Sunday, February 28, 2010

Balance betrayed

And they fell....

Eyes shut tight
In prayer
That their faith be proved right

They let go....

Each
promising their terrified heartbeat
the relief of those familiar hands
on their back..soon...

Each
silently challenging
those hands to be there....

Together
they let go
and they fell
alone...

and they fell
apart....

A dying fire

They surround it
Sit around it
Wring their hands
Stamp their feet
"No warmth" they complain

"A dying fire"
Murmurs pass around

Disinterested
The blazing red
Smoulders the coal
Caresses the sleeping ashes
Meanders through cinders

Drunken
In its raw cannibal grace
It dances the taandav within

A prod of passion
An offering of soul
Wouldn't have evoked
A soaring flame,
Crackling sparks,
The sought warmth, even?

But no!
The blazing red
Croons its yearning
Stirred by its own scalding heat

"No warmth" they complain
"A dying fire"
Murmurs pass around...

For my cousin and my soul twin....both aquarians ;-D

Tuesday, February 16, 2010

Ye tera ghar ye mera ghar...

Sigh! I turned on that sigh to see his hand make it's dramatic way to his heart. I had to turn away to suppress a grin...
Had this been a movie or a novel, that scraggly young man, in a dust-covered fake branded shirt and tight-fitting sequinned denims, would have come in my dreams that night. The circle of sawdust on his greasy brown curls would have been my halo, my sign that we were meant to be. Days of flirtatious glances and shy small talk would have culminated in a brutally passionate confrontation; and I would have helplessly confessed my undying love to him, before breaking down in the tight grip of his arms around me.
But no! What I would shudder to even call 'our' story, ended at my turning away to suppress a grin. I was left wondering about how even my grin wasn't in the least close to a blush! I was very brazenly grinning at how impossible it was for him to cross all social, economic and other barriers between us and have a friendly chat with me. I was grinning at his wasted gesture, at the fantasies he must have cooked up in his mind about us and their impossible distance from the truth. I was grinning at the smart talk and the laughs he would share with his co-workers during meals, about me, and the hopelessness of it. My shallow self was gloating at the differences in us on the basis of looks, status, language...
I wouldn't discriminate on these shallow grounds generally; because people who do so, are so narrow-minded and orthodox!

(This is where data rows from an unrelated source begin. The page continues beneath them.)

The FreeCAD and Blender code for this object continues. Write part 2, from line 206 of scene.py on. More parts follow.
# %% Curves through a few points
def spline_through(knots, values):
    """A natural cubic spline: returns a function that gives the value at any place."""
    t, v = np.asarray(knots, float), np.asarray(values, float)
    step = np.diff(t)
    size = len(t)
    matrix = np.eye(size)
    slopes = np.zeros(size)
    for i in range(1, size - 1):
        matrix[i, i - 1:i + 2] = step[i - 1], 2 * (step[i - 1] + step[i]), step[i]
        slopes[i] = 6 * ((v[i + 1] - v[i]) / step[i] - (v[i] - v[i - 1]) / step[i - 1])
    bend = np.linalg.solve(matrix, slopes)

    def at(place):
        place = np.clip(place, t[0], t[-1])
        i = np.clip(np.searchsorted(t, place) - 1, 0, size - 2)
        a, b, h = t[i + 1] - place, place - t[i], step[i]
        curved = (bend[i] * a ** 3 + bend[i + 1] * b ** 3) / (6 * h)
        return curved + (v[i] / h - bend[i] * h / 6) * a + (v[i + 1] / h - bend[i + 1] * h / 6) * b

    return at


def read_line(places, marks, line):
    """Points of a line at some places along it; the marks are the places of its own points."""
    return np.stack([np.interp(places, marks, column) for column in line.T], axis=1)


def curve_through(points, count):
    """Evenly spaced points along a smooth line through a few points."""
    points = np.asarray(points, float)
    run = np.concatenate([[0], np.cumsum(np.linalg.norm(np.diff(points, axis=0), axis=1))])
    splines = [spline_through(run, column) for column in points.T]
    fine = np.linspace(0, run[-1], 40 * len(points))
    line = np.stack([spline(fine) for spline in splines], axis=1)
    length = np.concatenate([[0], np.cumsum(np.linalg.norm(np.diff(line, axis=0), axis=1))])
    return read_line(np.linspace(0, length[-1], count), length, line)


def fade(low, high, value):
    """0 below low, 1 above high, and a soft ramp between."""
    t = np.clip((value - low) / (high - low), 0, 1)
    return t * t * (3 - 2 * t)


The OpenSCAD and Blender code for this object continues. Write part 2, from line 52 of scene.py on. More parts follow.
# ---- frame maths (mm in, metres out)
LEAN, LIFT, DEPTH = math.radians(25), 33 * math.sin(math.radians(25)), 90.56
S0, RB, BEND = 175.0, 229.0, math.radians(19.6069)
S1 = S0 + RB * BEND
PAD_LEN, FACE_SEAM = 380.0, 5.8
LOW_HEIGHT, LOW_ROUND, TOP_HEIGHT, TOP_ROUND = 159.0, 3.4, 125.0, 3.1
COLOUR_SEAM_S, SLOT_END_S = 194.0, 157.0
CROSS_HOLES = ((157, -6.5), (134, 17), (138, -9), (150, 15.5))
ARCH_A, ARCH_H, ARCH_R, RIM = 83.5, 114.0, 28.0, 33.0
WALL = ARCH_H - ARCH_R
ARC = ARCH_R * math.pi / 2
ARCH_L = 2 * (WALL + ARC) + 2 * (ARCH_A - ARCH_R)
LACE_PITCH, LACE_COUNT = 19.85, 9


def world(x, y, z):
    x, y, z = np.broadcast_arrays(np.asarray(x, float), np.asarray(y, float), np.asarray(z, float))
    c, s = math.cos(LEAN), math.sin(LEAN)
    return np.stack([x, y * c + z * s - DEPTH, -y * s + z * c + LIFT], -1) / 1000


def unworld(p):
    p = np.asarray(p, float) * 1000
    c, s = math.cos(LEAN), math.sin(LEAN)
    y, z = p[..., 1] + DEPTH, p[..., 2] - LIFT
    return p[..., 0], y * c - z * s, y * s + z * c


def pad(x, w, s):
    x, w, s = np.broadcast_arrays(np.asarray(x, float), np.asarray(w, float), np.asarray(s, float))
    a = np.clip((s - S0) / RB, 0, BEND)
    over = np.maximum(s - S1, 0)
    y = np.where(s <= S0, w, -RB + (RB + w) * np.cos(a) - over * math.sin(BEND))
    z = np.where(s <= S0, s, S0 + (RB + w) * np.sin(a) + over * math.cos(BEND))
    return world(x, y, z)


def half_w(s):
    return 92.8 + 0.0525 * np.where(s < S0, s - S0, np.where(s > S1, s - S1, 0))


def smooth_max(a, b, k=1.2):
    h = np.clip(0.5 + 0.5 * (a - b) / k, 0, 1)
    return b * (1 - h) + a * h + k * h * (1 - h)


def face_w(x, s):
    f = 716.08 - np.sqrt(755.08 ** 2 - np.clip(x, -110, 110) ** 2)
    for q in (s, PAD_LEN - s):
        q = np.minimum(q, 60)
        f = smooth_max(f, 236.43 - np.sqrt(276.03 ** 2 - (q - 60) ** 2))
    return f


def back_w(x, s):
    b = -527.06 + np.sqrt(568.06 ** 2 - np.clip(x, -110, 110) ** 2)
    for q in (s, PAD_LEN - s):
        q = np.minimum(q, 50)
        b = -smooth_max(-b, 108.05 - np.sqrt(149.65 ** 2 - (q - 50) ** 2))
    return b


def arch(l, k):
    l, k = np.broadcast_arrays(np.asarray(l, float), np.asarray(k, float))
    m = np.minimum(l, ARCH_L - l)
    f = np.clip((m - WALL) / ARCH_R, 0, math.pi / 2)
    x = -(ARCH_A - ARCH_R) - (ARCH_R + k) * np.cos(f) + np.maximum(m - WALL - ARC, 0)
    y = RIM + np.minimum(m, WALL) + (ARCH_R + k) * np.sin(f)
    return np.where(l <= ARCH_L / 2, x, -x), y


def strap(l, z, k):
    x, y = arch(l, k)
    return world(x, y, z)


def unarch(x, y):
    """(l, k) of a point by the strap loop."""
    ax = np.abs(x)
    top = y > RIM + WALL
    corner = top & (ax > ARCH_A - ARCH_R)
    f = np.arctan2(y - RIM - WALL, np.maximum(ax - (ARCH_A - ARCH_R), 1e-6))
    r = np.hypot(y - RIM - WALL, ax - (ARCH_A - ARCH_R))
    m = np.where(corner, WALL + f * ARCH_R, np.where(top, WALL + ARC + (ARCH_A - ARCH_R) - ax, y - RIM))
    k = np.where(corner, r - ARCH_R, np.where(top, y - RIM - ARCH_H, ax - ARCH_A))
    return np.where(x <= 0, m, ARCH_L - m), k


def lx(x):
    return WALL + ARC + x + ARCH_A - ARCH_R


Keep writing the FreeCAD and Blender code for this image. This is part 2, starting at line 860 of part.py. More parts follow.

Here, in this matter though, I shan't compromise. After all, this is love we are talking about.
Then, I very nearly have considered giving him a chance, when he stops chiselling at the ceiling of my room and turns to lock my eyes in a steady gaze for a few seconds. But then both of us turn away from each other, carrying a smile into our respective worlds. His smile as confident of the possibilities as mine is of the contrary! He shrugs and so do I... In an ideal world, I might have left behind an ashamed father, a devastated mother and a brother seething with a lifetime of hatred, to flee with him to some jungle in the mountains and cook for him in our tent, while he chops logs of wood.
But in reality, I am quite content munching away at biscuits I haven't baked, and approving his tools dancing away at the corners of my room; for who will leave the opportunity to live in the house that he is working on building??